Furthermore, the resistance to ETS2 seems to be hardening, with several heavy-weight countries calling for a delayed start and/or for reinforcing the price-curbing mechanisms. With the system set to come into full operation in 2027, the Commission is opposed to reviewing it ex-ante. That said, once the directive is opened for review with a proposal scheduled for July 2026, lawmakers might take the chance to also address the ETS2 parameters. Even so, that leaves too little time to implement changes before the start of ETS2 compliance obligations in January 2027.
4 June: College of Commissioners meeting. Possible occasion for the Commission to adopt its draft legislative proposal on a 2040 climate target.
17 June: College of Commissioners. Possible occasion for the Commission to adopt its draft legislative proposal on a 2040 climate target.
17 June: Environment Council. Possible occasion for member states’ environment ministers to discuss the 2040 target proposal, if they have received it in advance.
26 June: College of Commissioners. Possible occasion for the Commission to adopt its draft legislative proposal on a 2040 climate target.

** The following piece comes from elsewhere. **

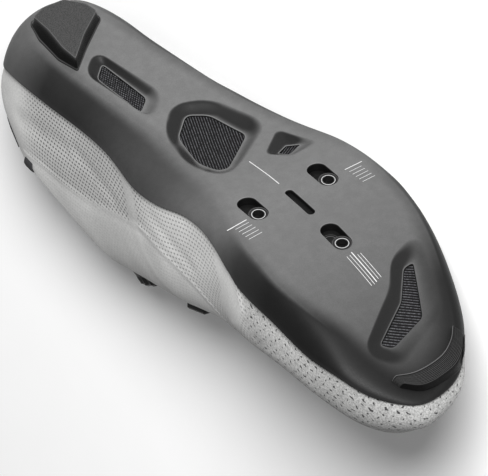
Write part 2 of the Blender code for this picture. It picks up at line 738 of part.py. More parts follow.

26-27 June: European Council. Possible occasion for heads of government to discuss the 2040 target proposal, if the environment ministers have discussed it on 17 June.
1 July: Denmark takes over the presidency of the European Council. The presidency will steer discussion among the member states.
8 July: Feedback on upcoming ETS and MSR revision. Deadline for stakeholders to provide input. The Commission will analyse and prepare a draft legislative proposal for July 2026.
August: Summer recess in the European institutions.
10-21 November: global climate summit in Belém, Brazil (COP 30). The Commission hopes lawmakers will politically endorse a 2040 target in time for this summit.